EITF Issue No. 03-11: In August of 2003, the FASB ratified the consensus
reached by its EITF in July 2003 on EITF Issue No. 03-11, “Reporting
Realized Gains and Losses on Derivative Instruments That Are Subject
to FASB Statement No. 133 and Not ‘Held for Trading Purposes’ as
Defined in Issue No. 02-3.” Prior to Issue No. 03-11, no specific guidance
existed to address the classification in the income statement of derivative
contracts that are not held for trading purposes. The consensus stated
that determining whether realized gains and losses on contracts that
physically deliver and are not held for trading purposes should be reported
on a net or gross basis was a matter of judgment that depended on the
relevant facts and circumstances. NU Enterprises and the Utility Group
have derivative sales contracts, and though these contracts may result
in physical delivery, management has determined, based on the relevant
facts and circumstances, that because these transactions are part of
the respective companies’ procurement activities, inclusion in operating
expenses better depicts these sales activities. At December 31, 2004,
2003 and 2002, the settlement of these derivative contracts that are not
held for trading purposes are reported on a net basis in expenses.

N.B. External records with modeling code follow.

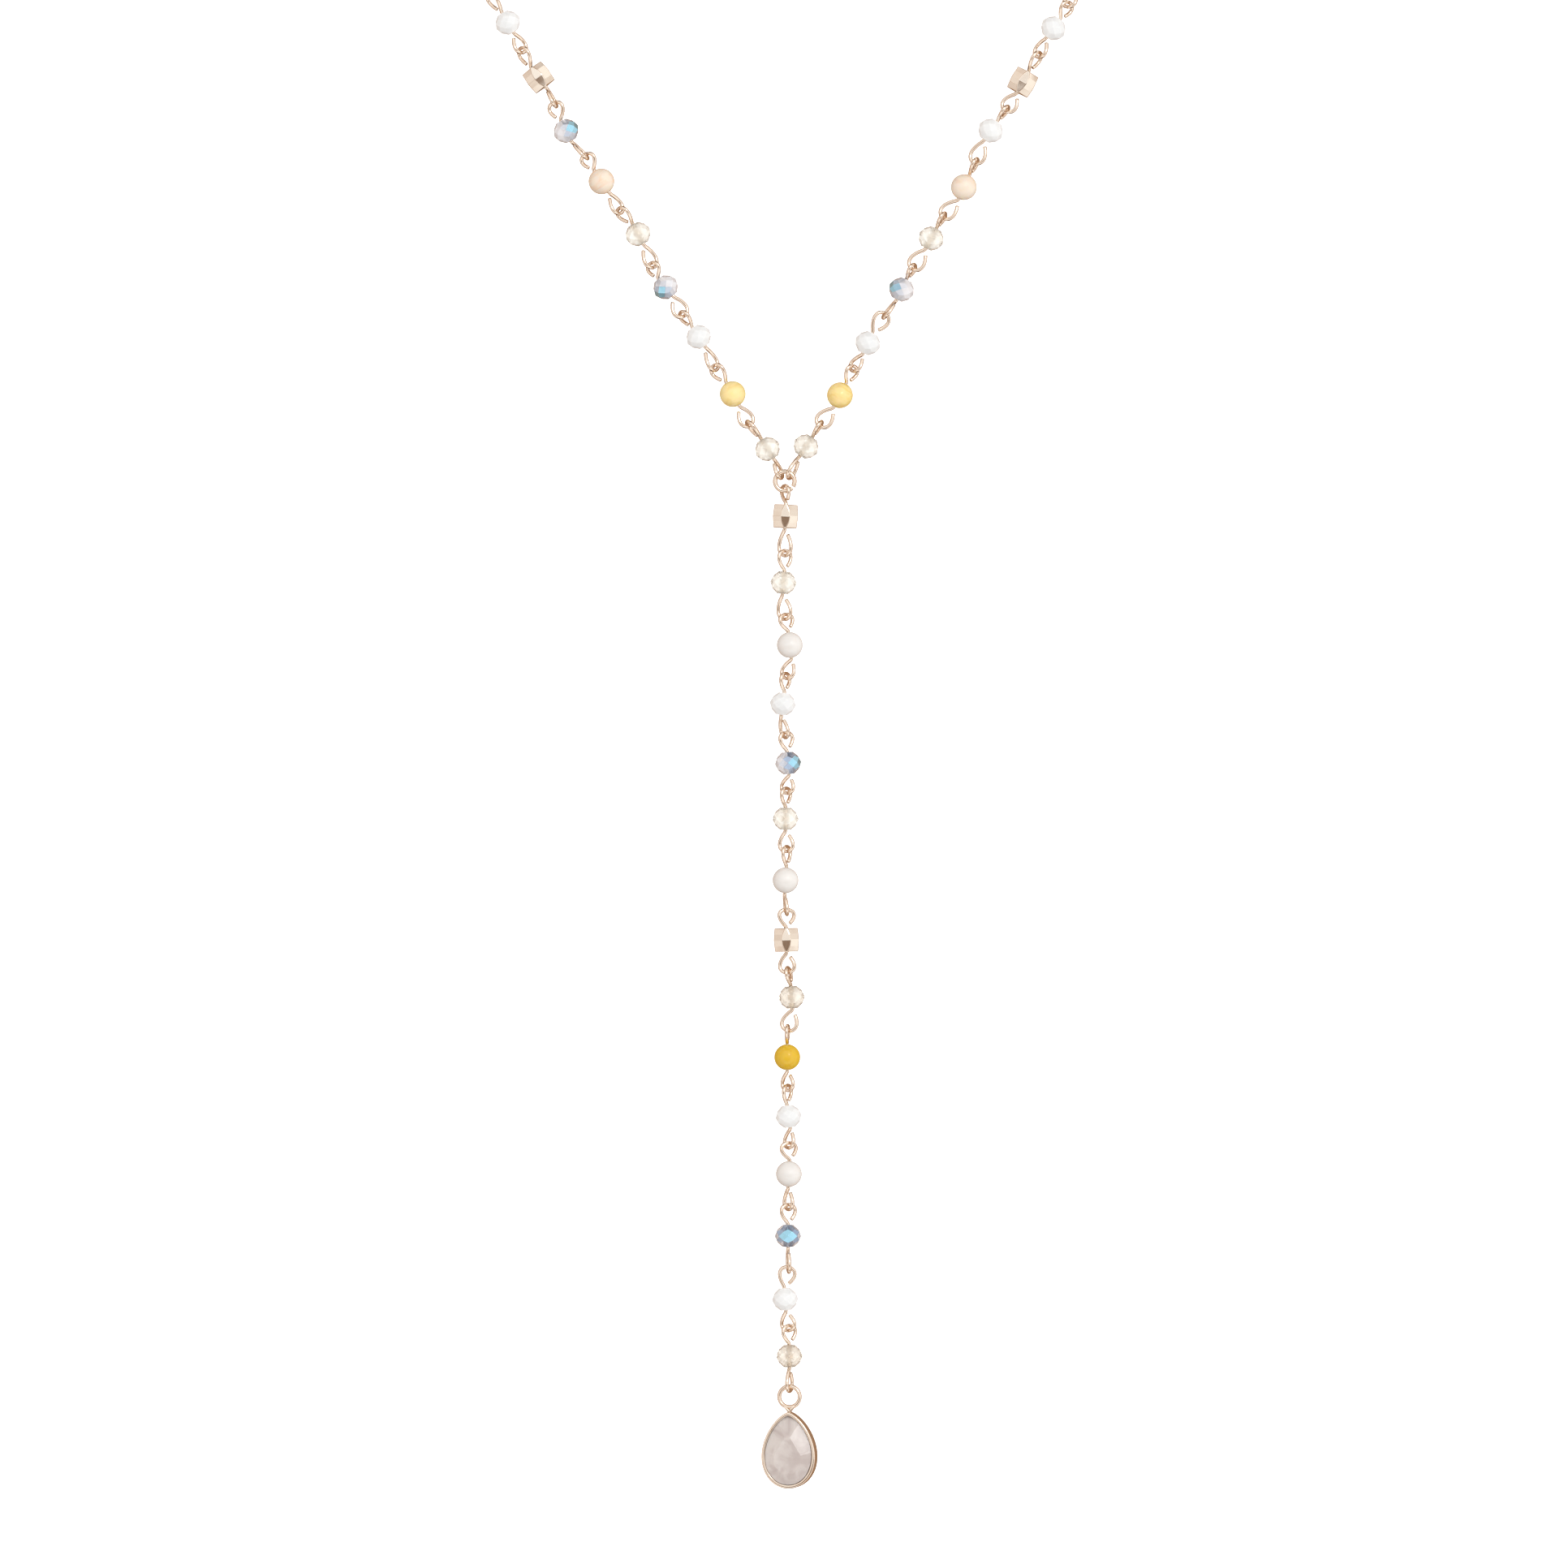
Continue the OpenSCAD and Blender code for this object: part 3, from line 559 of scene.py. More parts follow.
def rose_gold(name, colours, polish, dented=False):
    """Polished plated metal with faint drawing marks, or the soft dents of a tumbled bead."""
    finish = Finish(bpy.data.materials.new(name))
    place = finish.position()
    patches = finish.clouds(place, 420, detail=3)
    marks = finish.clouds(finish.stretched(place, (2600, 2600, 900)), 1, detail=4)
    tone = finish.between(patches, 0.45, 0.85) * 0.45
    normal = finish.bump(marks, 0.03, 0.00002)
    pale, deep = colours.gold_pale, colours.gold_deep
    if dented:
        pale, deep = colours.nugget_pale, colours.nugget_deep
        dents = finish.clouds(finish.attribute("grain_space"), 0.7, detail=0)
        normal = finish.bump(dents, 0.25, 0.00025)
    return finish.surface(
        Base_Color=finish.blend(tone, pale, deep),
        Metallic=1.0,
        Roughness=polish + 0.09 * marks,
        Normal=normal,
    )


def opal_glass(name, colours, tint):
    """Milky white glass: light goes into it, and a painted glow keeps it evenly pale all round."""
    finish = Finish(bpy.data.materials.new(name))
    grain = finish.attribute("grain_space")
    milk = finish.clouds(grain, 0.9, detail=2)
    share = (finish.between(milk, 0.35, 0.75) * 0.5 + tint * 0.5).clamped()
    return finish.surface(
        Base_Color=finish.blend(share, colours.opal_pale, colours.opal_deep),
        Roughness=0.12 + 0.08 * milk,
        # Painted glow that evens out the glass's light and shade
        Emission_Color=PAINTED_GLOW_COLOUR,
        Emission_Strength=OPAL_PAINTED_GLOW,
        Subsurface_Weight=0.85,
        Subsurface_Radius=(1.0, 1.0, 0.95),
        Subsurface_Scale=0.0016,
        Specular_IOR_Level=0.3,
        Coat_Weight=0.2,
        Coat_Roughness=0.08,
        Normal=finish.bump(milk, 0.05, 0.00003),
    )


def champagne_glass(name, colours, tint):
    """Cut glass with a champagne lustre that differs from facet to facet."""
    finish = Finish(bpy.data.materials.new(name))
    grain = finish.attribute("grain_space")
    local = finish.attribute("bead_space")
    facet = finish.attribute("facet", output="Fac")
    streaks = finish.clouds(finish.stretched(grain, (2.2, 2.2, 0.7)), 1, detail=3)
    ends = finish.between(finish.part(local, "Z").size(), 0.45, 0.95) * 0.25
    share = finish.between(streaks, 0.5, 0.8) * 0.3 + ends + facet * 0.45 + (tint * 0.6 - 0.1)
    pale, deep = colours.champagne_pale, colours.champagne_deep
    return finish.surface(
        Base_Color=finish.blend(share.clamped(), pale, deep),
        Roughness=0.03 + 0.05 * streaks,
        IOR=1.5,
        Transmission_Weight=0.65,
        Coat_Weight=0.4,
        Coat_Roughness=0.03,
    )


def blue_glass(name, colours):
    """Grey-lilac glass whose one side has a metallic blue coat, with a painted sheen on the single
    facets that face the coat's direction most.
    """
    finish = Finish(bpy.data.materials.new(name))
    grain = finish.attribute("grain_space")
    coated = finish.attribute("coated", output="Fac")
    facet = finish.attribute("facet", output="Fac")
    streaks = finish.clouds(grain, 1.6, detail=3)
    strength = finish.attribute("coat_strength", output="Fac")
    # Painted sheen on the facets that face the coat's direction most
    painted_sheen = finish.between(coated, 0.80, 0.88)
    coat = finish.between(coated + 0.25 * streaks + 0.2 * facet, 0.45, 0.95) * strength
    coat = (coat + painted_sheen).clamped()
    coat_colour = finish.blend(painted_sheen, colours.blue_coat, colours.blue_painted_sheen)
    return finish.surface(
        Base_Color=finish.blend(coat, colours.blue_bare, coat_colour),
        Metallic=coat * 0.7,
        Roughness=0.06 + 0.10 * streaks,
        IOR=1.5,
        Transmission_Weight=0.35,
        Coat_Weight=0.6,
        Coat_Roughness=0.03,
    )


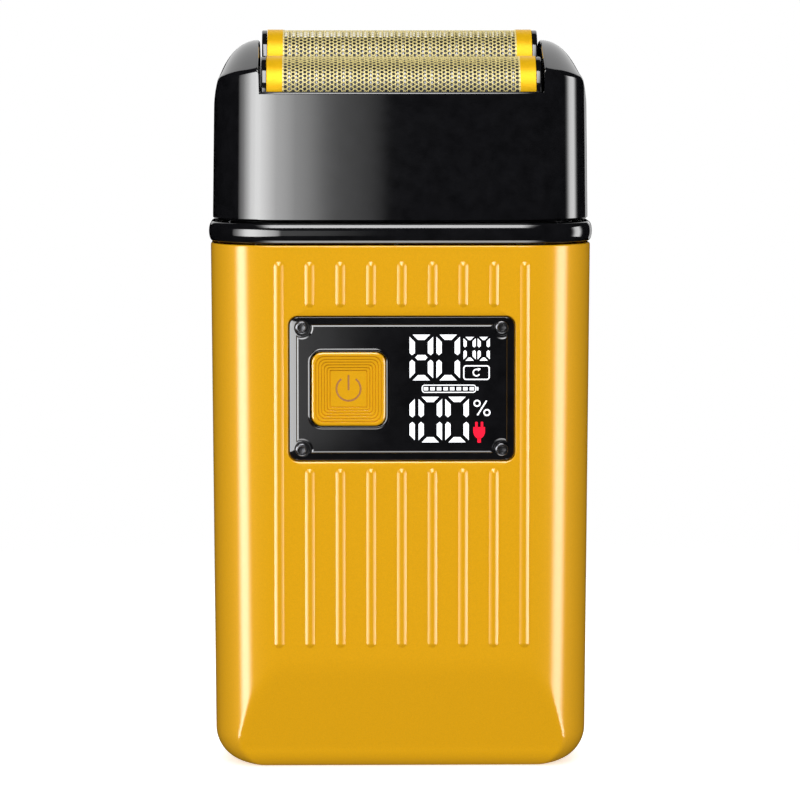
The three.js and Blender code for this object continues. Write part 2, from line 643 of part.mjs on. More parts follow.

In EITF Issue No. 03-11, the EITF did not provide transition guidance,
which management could have interpreted as becoming applicable on
October 1, 2003 for revenues from that date forward. However, management
applied its conclusion on net or gross reporting to all periods presented
to enhance comparability. Operating revenues and fuel, purchased and
net interchange power for the years ended December 31, 2004, 2003
and 2002 reflect net reporting. The adoption of net reporting had no
effect on net income.
Accounting for Energy Contracts: The accounting treatment for energy contracts
entered into varies between contracts and depends on the intended use of
the particular contract and on whether or not the contracts are derivatives.